You know that you’re getting old when a classic GCSE set text was written several years after you had finished your English Literature degree. Dennis Kelly’s “DNA” is now shaping the minds of hundreds of thousands of British schoolchildren. For those of us who did not catch “DNA” the first time around in 2007, or the second in 2012, then the King’s Players have finally delivered it to our feet at Zoo Southside.

It’s very good and also somewhat odd. Like Simon Stephens’ “Herons,” which is currently playing over at the Pleasance Zoo, “DNA” was originally intended to be performed by young teenaged actors. At first the King’s Players do not specify that they are playing children and their comic performances may lead us to assume that we are merely watching silly adults. When one of them eventually refers to what happened earlier in school, we may suppose that they are a bunch of shambolic teachers. Even once I had clocked the fact that the characters were children, I could still not really see it. They are too measured and too solemn.

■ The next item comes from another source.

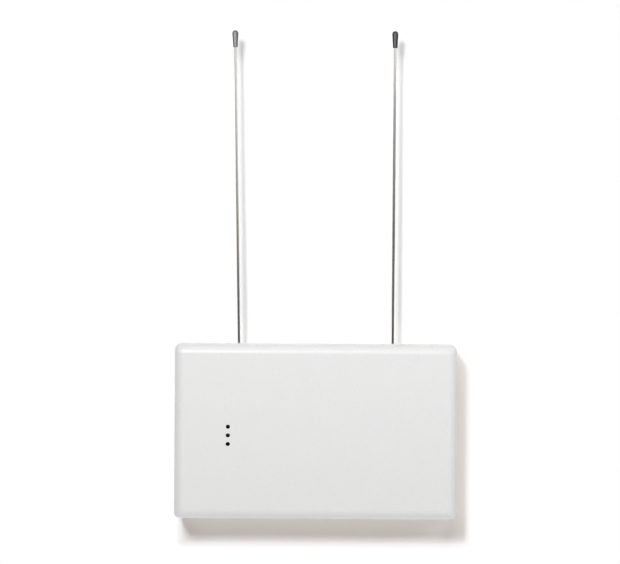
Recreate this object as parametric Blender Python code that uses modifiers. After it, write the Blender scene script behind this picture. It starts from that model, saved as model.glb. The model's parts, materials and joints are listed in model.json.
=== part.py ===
"""Security sensor bridge: a wall-mounted radio receiver in a two-part moulded housing with two whips.

Every piece is modelled on the wall plane, with X to the right, Y up and Z out of the wall.
One empty carries them all and stands the object up, so that Z is up and the front faces -Y.
"""

import math

import bmesh
import bpy
from mathutils import Matrix, Vector

# Housing, two moulded shells that meet at a seam
HOUSING_WIDTH = 0.188
HOUSING_HEIGHT = 0.116
HOUSING_DEPTH = 0.036
REAR_DEPTH = 0.009
WALL = 0.0022
CORNER_RADIUS = 0.0035
FRONT_FILLET = 0.006
BACK_ROUND = 0.0008
DRAFT = math.radians(0.6)
SEAM_GAP = 0.00035
LIP_THICKNESS = 0.001
LIP_HEIGHT = 0.0022
RIB_THICKNESS = 0.0012
COVER_RIB_HEIGHT = 0.003
COVER_RIB_END_INSET = 0.012
COVER_RIB_CLEARANCE = 0.0048
REAR_RIB_HEIGHT = 0.002
REAR_RIB_END_GAP = 0.0022
REAR_RIB_CLEARANCE = 0.0088

# Clearances and joins
SEAT_GAP = 0.0003
EMBED = 0.0005
OVERRUN = 0.002
MERGE_DISTANCE = 0.00001
NUDGE = 0.00001

# Wall fixings and the wire entry in the rear shell
KEYHOLE_SIDE_INSET = 0.034
KEYHOLE_TOP_INSET = 0.025
KEYHOLE_RADIUS = 0.004
KEYHOLE_SLOT_RADIUS = 0.0021
KEYHOLE_TRAVEL = 0.008
SCREW_HOLE_SIDE_INSET = 0.024
SCREW_HOLE_BOTTOM_INSET = 0.016
SCREW_HOLE_RADIUS = 0.0023
ENTRY_WIDTH = 0.04
ENTRY_HEIGHT = 0.019
ENTRY_BOTTOM_INSET = 0.01
ENTRY_CORNER = 0.002
ENTRY_RIM = 0.0012
KNOCKOUT_WIDTH = 0.014
KNOCKOUT_SKIN = 0.0008

# Snap hooks, two below and two above
LOWER_HOOK_SPACING = 0.09
UPPER_HOOK_SPACING = 0.04
HOOK_WIDTH = 0.01
HOOK_THICKNESS = 0.0012
HOOK_GAP = 0.0004
HOOK_REACH = 0.0175
BARB_HEIGHT = 0.003
BARB_SLOPE = 0.002
UPPER_BARB_DEPTH = 0.0013
LOWER_BARB_DEPTH = 0.0019
UPPER_POCKET_SKIN = 0.0006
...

The schoolboy Adam has died, mostly by accident, at the hands of his friends. His body is now lying at the bottom of a mineshaft. Those responsible turn to the taciturn genius Phil (Ben Dallyn) for help, and he accordingly engineers an elaborate miscarriage of justice in which an innocent postman is framed for Adam’s murder. “DNA” is thereafter predominantly a farce and the well-to-do accents of these kids turn them into helpless twits, rather than the sort who get embroiled in real-life gangland killings.

If you heave aside the cumbersome oddity of this play, then the acting and direction are actually superb. At first Lea (Elise Van Lil) and Phil look like Wallace and Gromit, with the former chattering witlessly away and the latter keeping his own gloomy counsel. Yet they are gradually unveiled as adversaries in their own cosmic power struggle. Lea wants to believe in human aspiration; Phil remains cynically engrossed in the succession of food items which he produces from his rucksack and polishes off in the manner of the Very Hungry Caterpillar. Most of this play fades into background noise, the gang politics becomes as trivial as any other politics, but will Phil give us a little smile? Just a little one?